Se conocieron el verano pasado en un curso intensivo de novela. Ocho aspirantes a escritor que encajaron enseguida. Edades parecidas, intereses similares y las mismas ganas de aprender y pasárselo bien. Al finalizar la semana, cenaron en un restaurante más barato del que la mayoría se podía permitir y crearon un grupo de WhatsApp para mantener el contacto. “Capítulo incompleto” lo llamaron.
No habían vuelto a verse.
Mateo era el más activo y ocurrente. Sí, ese es el adjetivo apropiado: ocurrente. Siempre alegre, proponía juegos que los demás seguían encantados, componiendo una ruleta de “y yo más” que se alimentaba y crecía con cada comentario. Un día envió la fotografía de una pila de libros. Diez o doce ejemplares con buena encuadernación, uno encima del otro, mostrando los títulos en sus lomos. La imagen ampliada permitía identificar “El idiota” de Dostoievski y “La madre” de Gorki. Supieron así que leía o pretendía leer a los rusos.
—Es un tsundoku —inició la conversación.
—¿Un qué?
—¿Una especie de comic manga?
—¿Una clase de sushi?
—¿Un nuevo pasatiempo japonés?
—Ja, ja, ja. Ignorantes. Defino tsundoku: Montón de libros que esperan a ser leídos.
—Venga retrataros. Enviad los vuestros —concluyó la charla.
Se retrataron. Uno a uno compartieron con el grupo las fotografías de sus torres de libros. Casi todas novelas de autores consagrados y títulos transformados en salmodias. Lecturas aconsejadas a aprendices de escritores que esperaban pacientes su turno para ser diseccionados.
El teléfono móvil no parece tan inofensivo ahora. El gatito que se ovilla y ronronea al contacto de sus yemas ansiosas o delicadas acaba de mostrar sus fauces infernales como si hubiera mutado en tigre asesino. Desgraciado aparato portador de malas noticias. Si fuera Miguel Strogoff podría usar el fuego para cegar sus ojos y paralizar su lengua, pero no es posible atacar a este mensajero sin alma. Sin párpados.

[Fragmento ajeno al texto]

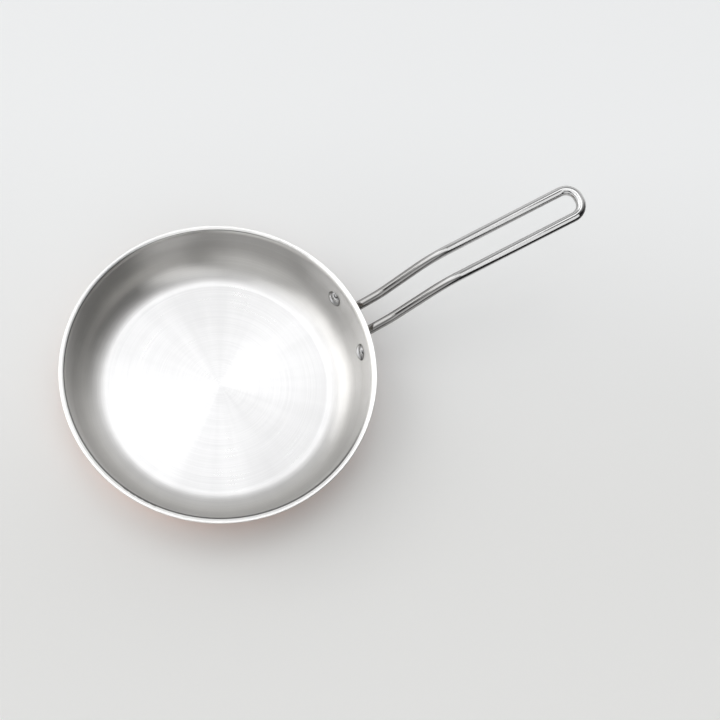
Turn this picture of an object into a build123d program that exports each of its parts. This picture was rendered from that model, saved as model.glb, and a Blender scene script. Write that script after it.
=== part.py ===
from build123d import *
import os
from math import cos, pi, radians, sin, sqrt, tan

# Omelette pan, in millimetres and degrees.
# The origin is the centre of the base, where the pan stands; +Z is up and the handle runs out along +X.

# Pan: one steel sheet, drawn into a round bowl with a turned-out lip
rim_diameter = 220.0
inner_depth = 40.0
sheet = 1.0
corner_radius = 24.0  # inside curve between the floor and the wall
wall_flare = 7.4  # lean of the wall from upright
lip_radius = 4.0  # inside of the curve that turns the lip out
lip_lean = 80.0  # lean of the lip's last stretch from upright
lip_flat = 1.0  # straight stretch after the lip's curve

# Copper: a skin bonded under the floor and round the lower wall
copper_skin = 0.5
copper_height = 17.0
copper_edge_share = 0.6  # rounding of the skin's top edge, of its thickness

# Handle: one length of round wire bent into a long loop
wire_diameter = 7.0
root_spacing = 20.4  # between the two wires at the pan
grip_spacing = 21.4  # between the two wires in the grip
root_rise = 29.0  # slope of each leg from level
steep_rise = 43.5
grip_rise = 21.0
root_run = 24.7  # length of each leg between its corners
steep_run = 49.0
grip_run = 112.5
root_bend = 45.0  # radius of each bend, on the wire's centre line
grip_bend = 65.0
tip_bend = 9.4

# Lugs: the wire's two ends, turned outwards along the wall and flattened
lug_width = 13.0
lug_thickness = 2.6
lug_edge_round = 0.6
neck_start_share = 0.67  # where the flattening starts and ends, of the way back from the rivet to the bend
neck_end_share = 0.33
neck_width_share = 0.72  # width where the flattening ends, of the lug's
neck_height_share = 0.9  # its height there, of the lug's thickness
lug_foot_share = 0.8  # width of the lug's narrow end under the wire, of the wire's
splay_bend_share = 0.97  # radius of the bend into the lug, of the largest that fits

# Rivets: one through each lug, head inside the pan
rivet_spacing = 46.4  # between the two, on the wall's outer face
rivet_drop = 16.1  # below the top of the lip
shank_diameter = 3.8
head_diameter = 12.5
head_height = 3.3
head_edge = 0.5
tail_diameter = 7.0
tail_height = 1.6
tail_edge = 0.3

# Clearances
shank_clearance = 0.05  # all round each shank
seat_gap = 0.05  # between curved faces that sit on each other

# Heights and radii that follow
half_turn = 180
right_angle = 90
rim_radius = rim_diameter / 2
wire_radius = wire_diameter / 2
edge_radius = sheet / 2
flare = radians(wall_flare)
lean = radians(lip_lean)
floor_top = copper_skin + sheet
lip_top = floor_top + inner_depth

lip_rise = lip_radius * (sin(lean) - sin(flare)) + lip_flat * cos(lean)
lip_reach = lip_radius * (cos(flare) - cos(lean)) + lip_flat * sin(lean) + edge_radius * (1 + cos(lean))
wall_rise = inner_depth - lip_rise - corner_radius * (1 - sin(flare))
wall_length = wall_rise / cos(flare)
wall_foot_radius = rim_radius - lip_reach - wall_rise * tan(flare)
wall_foot_height = floor_top + corner_radius * (1 - sin(flare))
floor_radius = wall_foot_radius - corner_radius * cos(flare)

rivet_height = lip_top - rivet_drop
seat_radius = wall_foot_radius + (rivet_height - wall_foot_height) * tan(flare) + sheet / cos(flare)
rivet_sine = rivet_spacing / 2 / seat_radius
rivet_cosine = sqrt(1 - rivet_sine**2)

# The rivet on the +Y side: its seat on the wall's outer face, the way out of the wall and the way along it
rivet_seat = Vector(seat_radius * rivet_cosine, seat_radius * rivet_sine, rivet_height)
rivet_out = Vector(rivet_cosine * cos(flare), rivet_sine * cos(flare), -sin(flare))
rivet_along = Vector(-rivet_sine, rivet_cosine, 0)
rivet_plane = Plane(origin=rivet_seat, x_dir=rivet_along, z_dir=rivet_out)
rivet_axis = Axis(rivet_seat, rivet_out)
rivet_section = Plane(origin=rivet_seat, x_dir=rivet_along, z_dir=rivet_along.cross(rivet_out))


def wall_outside(growth):
    """Draw the bowl's outer line, moved outwards by growth, from the base's centre up to the lip."""
    base = Line((0, copper_skin - growth), (floor_radius, copper_skin - growth))
    corner = JernArc(base @ 1, base % 1, corner_radius + sheet + growth, right_angle - wall_flare)
    wall = PolarLine(corner @ 1, wall_length, direction=corner % 1)
    return wall


def wall_inside(growth):
    """Draw the bowl's inner line, moved inwards by growth, from the floor's centre up to the lip."""
    base = Line((0, floor_top + growth), (floor_radius, floor_top + growth))
    corner = JernArc(base @ 1, base % 1, corner_radius - growth, right_angle - wall_flare)
    wall = PolarLine(corner @ 1, wall_length, direction=corner % 1)
    return wall


# Solid blanks of the bowl's space, which cut the pieces that seat on it
with BuildPart() as bowl_outside:
    with BuildSketch(Plane.XZ):
        with BuildLine():
            top = wall_outside(seat_gap) @ 1
            Polyline(top, (0, top.Y), (0, copper_skin - seat_gap))
        make_face()
    revolve(axis=Axis.Z)

with BuildPart() as bowl_inside:
    with BuildSketch(Plane.XZ):
        with BuildLine():
            top = wall_inside(seat_gap) @ 1
            Polyline(top, (0, top.Y), (0, floor_top + seat_gap))
        make_face()
    revolve(axis=Axis.Z)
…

Sin corazón.
Ella permanece quieta, sentada sobre el abrigo arrugado, incapaz de expresar su angustia con un emoticono o una frase sentida. ¿Cuántos caracteres se necesitan para manifestar dolor? Dolor real, aunque sea breve y se proyecte sobre una presencia que el tiempo transcurrido desde aquella cena haya transformado en holograma, en imagen virtual. Nunca pensó que su ausencia del grupo culminaría con aquellas tres palabras.
Enseguida le echaron en falta.
—¿Mateo? ¿Dónde estás Mateo?
—Mateo, manifiéstate
—MATEOOO ¿Estás de viaje?¿Te has mudado de país?
—¿De planeta?
—¿Estás en la selva sin conexión a Internet?
—Mateo contesta. Nos tienes preocupados.
No hubo respuesta. Alguien escribió que creía conocer a un amigo suyo, que trataría de informarse, de preguntar.
Recupera de la mesa el teléfono envenenado, el emisario maldito y escribe:
—Acabo de leerlo. Estoy fatal. ¿Cuándo fue?
—Hace un mes. Cuando dejó de escribir.
—¿Se sabe por qué?
—Al parecer estaba muy deprimido. Desde hacía meses apenas si se levantaba de la cama. No era la primera vez que lo intentaba.
—¿?¿?
Ella se levanta desconcertada. Con movimientos mecánicos se desprende del abrigo y arrastra los pies por el pasillo hasta alcanzar el cuarto de baño. Necesita agua fría para aliviar sus ojos ardientes, luz blanca que despeje su mente embotada, tan tirante como la piel que cubre un forúnculo infectado, llena de imágenes de Mateo sonriente, de Mateo feliz.
El sonido de un timbre corto la hace correr a la cocina. Es un mensaje en letras blancas sobre un rectángulo gris, casi negro. Un mensaje del administrador del grupo. Mateo ha salido, lee entre lágrimas.